At the press conference announcing the reforms, Cardinal Francesco Coccopalmerio, the president of the Pontifical Council for Legislative Texts, emphasized that the Church does not decree the "annulment" of a legally valid marriage, but rather declares the "nullity" of a legally invalid marriage.[3]

Scope of the reforms

There are three main reforms:[4]

  1. A cleric's "second review" before nullity can be declared was eliminated[4]
  2. Bishops now have the authority to declare nullity themselves, and in a more efficient manner[4]
  3. The process should be gratis, as long as the tribunal workers can still be paid a just wage.[5]

The reforms took legal effect on 8 December 2015.[6]

The expedited process may take as few as 120 days.[5]

History of the reforms

The reforms were the product of a group of experts in matrimonial jurisprudence.[1] According to experts at the Vatican, they are the most expansive revision in matrimonial nullity jurisprudence in centuries.[2] The reforms move away from 18th century matrimonial nullity reforms of the canonist Pope Benedict XIV.[2]


Austen Ivereigh described the reforms as "revolutionary" and says that they are the broadest reforms in 300 years.[2]

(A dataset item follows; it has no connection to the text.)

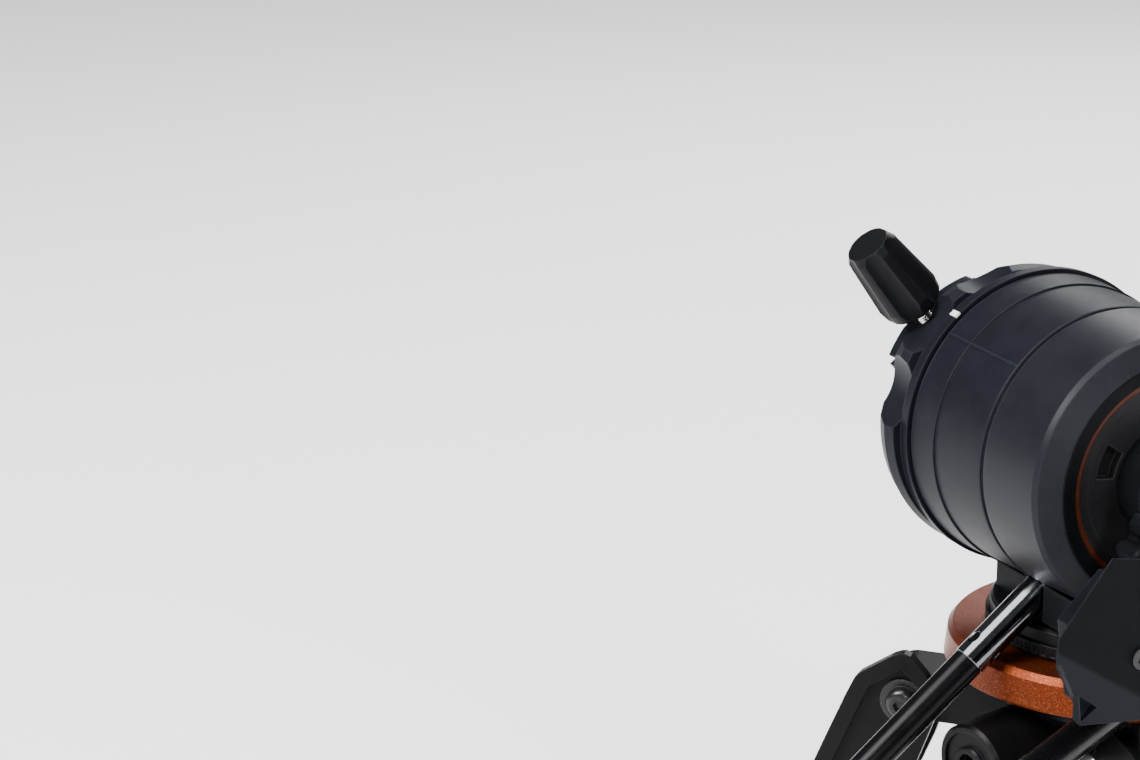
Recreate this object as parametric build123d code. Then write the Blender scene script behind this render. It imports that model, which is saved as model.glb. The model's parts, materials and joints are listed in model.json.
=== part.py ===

Kurt Martens, a canon law professor, worries that the reduction in procedure will not guarantee a fair trial.[2] He likened the reforms to the Catholic Church providing a means of no-fault divorce.[2] In an article published by First Things, Martens stated that many Italian jurists fear that there might be a spike in conflicts between the canonical, Italian, and European Union judicial systems, since the reforms abolish a number of "basic due process norms" which are neither respected nor acknowledged. In his view, this renders the canonical judicial system "incompatible" with modern judicial procedure.[7]

U.S. Cardinal Raymond Burke, former Prefect of the Supreme Tribunal of the Apostolic Signatura, raised concerns over the prudence of the reforms, stating that Pope John Paul II, when preparing the 1983 Code of Canon Law, had rejected many of the same reforms accepted by Pope Francis, and cited the centuries of development of the former nullity trial process regarding legal certainty of the truth.[8]